En tournage, nous intervenons toujours en amont puisque nous travaillons sur les décors qui vont jouer après. Quand nous sommes en repérage, le découpage n’est pas encore définitif. Nous essayons de faire du 360° mais il arrive qu’on travaille un axe et qu’au découpage final par le/la réalisateur·rice, le/la premier·e assistant·e, le/la chef·fe opérateur·rice et la scripte, le cadre prévu change. C’est la pratique qui permet de se faire l’œil : comment montrer le vide, montrer le plein. Parfois, il faut surjouer le décor parce que l’image nettoie. Par exemple, on peut concevoir un décor très fouillis et il peut paraître pauvre à l’image. Au cinéma, le rendu est photographique, le cadre est très important et il faut dans ce cas surenchérir.

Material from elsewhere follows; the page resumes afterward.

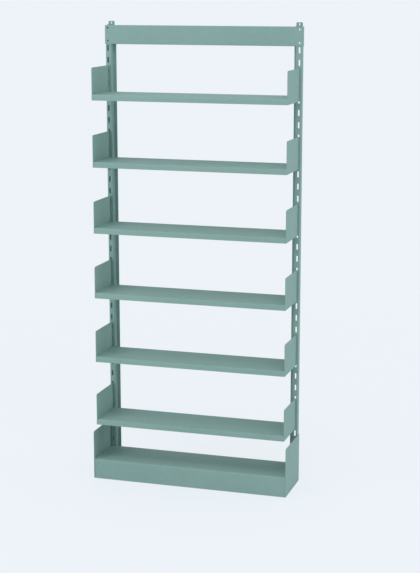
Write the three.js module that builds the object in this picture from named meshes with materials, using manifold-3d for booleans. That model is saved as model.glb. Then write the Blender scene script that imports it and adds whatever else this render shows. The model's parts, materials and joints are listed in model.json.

Il y a aussi aussi un côté très technique dans notre métier : faire un budget, composer une l’équipe et élaborer un planning. Nous sommes presque des chef·fes de chantier avec une équipe où chaque poste doit s’emboîter avec les autres : le/la chef·fe constructeur·rice, le/la chef·fe peintre, l’accessoiriste, l’ensemblier·e etc. C’est là où nous nous séparons un peu. Fred s’occupe plus de la construction et moi davantage des ambiances et des couleurs.

Nous ne prenons que des stagiaires qui s’intéressent au cinéma et nous essayons de leur expliquer nos choix. Nos conseils pour devenir décorateur·rice ? Le département décoration de la Fémis bien sûr, les écoles d’Arts appliqués, l’ENSATT à Lyon où l’on enseigne le théâtre, sans oublier une école d’architecture, car l’architecture est aussi une ouverture artistique. Il faut enfin aimer la photo et voir beaucoup de films.

Notre métier est aussi un choix de vie, avec de très beaux souvenirs de tournage. Quand il y a vraiment une équipe, il y a un côté cirque, troupe. Nous habitons les lieux d’une histoire que nous contribuons à raconter.

Témoignage publié dans le guide des formations 2014.